In the ’40s and ’50s ballet was in for a renaissance and national companies were being established or rejuvenated. In England, Ninette de Valois was building the Royal Ballet, Serge Lifar, in France, was working with the Paris Opera Ballet and in Denmark, Harald Lander too was trying to catch up with the development of dance in the twentieth century. Lander, who had studied with Fokine and Cecchetti, introduced elements from the Russian and Italian schools into the curriculum of the otherwise Bournonville-oriented training system; with Etudes :Lander was making a statement. He not only demonstrated the progress his dancers had made, but proved to skeptics how Russian classicism didn’t have to be alien but was rather something that could be adapted and found in themselves. According to Kronstam, Lander worked from the school when choreographing Etudes: "He built it out of the classes. They worked on it for a year, the aspirants classes and the company classes and they hated it; imagine doing those exercises over and over, without much variation. But he wanted to see what dancers really could do, how much a ballerina could do."

Although the premiere was danced by Margot Lander, Lander clearly had Toni Lander in mind for the ballerina role. In 1951, Lander presented his second version of Etudes (the version he set for the Paris Opera in 1952 was the third and final version) highlighting the longer line and more classically proportioned body of the younger ballerina.

To Kronstam Etudes is nevertheless about more than just technique: "It was really about Margot Lander as a personality. She was not pompous or anything like that, and the audience loved her. The ballet still is not for the ballerina who can best do the steps, it is for the most beloved ballerina."

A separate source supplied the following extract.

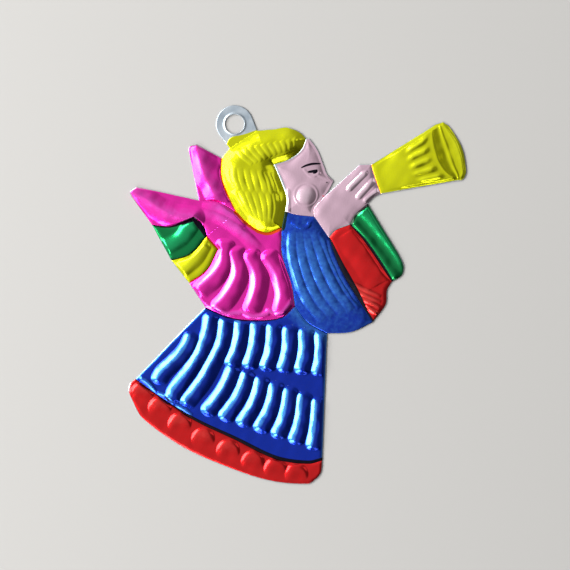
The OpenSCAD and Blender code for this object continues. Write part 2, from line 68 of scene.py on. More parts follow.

The mirror dance of the ballerina-sylph provides the link to the artistry. It is often thought of as a direct reference to other historic "mirror ballets"; the 1802 Galeotti ballet, The Mountain Peasants´ Children and the Mirror, the 1856 Bournonville ballet, La Ventana, or the 1934 Børge Ralov ballet, The Widow In The Mirror. In fact, it is an image of the ballerina stepping through the mirror. It is the act of moving from the classroom to the stage, a recapitulation of the exercises in the ports de bras section showing how an artist shapes and uses that material and how she inspires the full company. Svend Kragh-Jacobsen: "...eventually she has conjured eleven images from the mirrors, all of them dressed exactly like her. Like white feathers they fill the stage in gracious winding lines before disappearing once again."

Kragh-Jacobsen, Beaumont, and Kronstam are talking about the »old« Etudes, the 1948-version which was known in Denmark as Etude and which was markedly different from the version Lander created for Paris. Etude, presumably, was more Bournonvillean in spirit—lighter, warmer, and more generous in an unpretentious way—but the style, grace and atmosphere of a contemporary RDB performance of Etudes continues to reflect the original cast members and ideas.

For the women, at least, the choreography was more en l´air than à terre in 1948, there was less pointe work. The ballerina´s variation, which is now made up from lots of passées, piqués, fouettés, pirouettes and arabesques, was described by Beaumont: "The next dance, the Ballerina's solo, is a kind of résumé in which she repeats the steps and performs several variations, e.g. fouettés jétés. Next follow a number of pas battus, brisés, entrechat trois et quatre, sissones battus, etc. This variation completes the rhythmic combinations. The Pas de Deux Romantique, which was created in Paris and which is now the most extended choreographic scene of the ballet, was then a "fiery pas de trois" for the ballerina and her two partners.

Fascinated by national dances, Lander used character elements even in academic dancing and the key to his style really is to be found in the pas de Mazurka, the first of Etudes´s multiple finales where Lander lets go of his restraint and builds an exhilarating crescendo: It is in the »stammering«, the double stepping in the male solo with the snapping of the hands, and in the battements done to the side with perfectly pointed feet, which, when done in real character, has the heels clicking. When the Ballerina re-enters she does the same stammering and then leads the other leg forward (in a simultaneous phrase with her cavalier). The step is then done by the white corps de ballet. The repeated use of the hand on the hip when the other arm streches forward, reaching for the first soloist, it's pure gypsy.

"The roaring dance ecstasy of this crescendo is beautifully followed by the redeeming, soothing, decrescendo, which becomes the graceful, final note of Etude: Margot Lander’s deep reverence to her audience, surrounded by the company for which she is the model, the dancers that she herself has brought to us as her mirrored images." Still central to Etudes is the "Grandes Diagonales," as described above by Svend Kragh-Jacobsen. In Paris, however, they wanted "a finale with a bang" and Lander moved this particular section of the ballet. Now placed just after the exercises à la barre and the Pas De Deux Romantique, it is a calm moment of stretching where the full corps draw a diagonal line across the stage, girls in black tutus intersperse with girls in white tutus, making a direct reference to an ebony and ivory piano keyboard and the very idea of the ballet. It is also a poignant reminder of the things that Etudes are really all about and the qualities that remain essential for stagers and performers to understand and bring out in order for the ballet to succeed.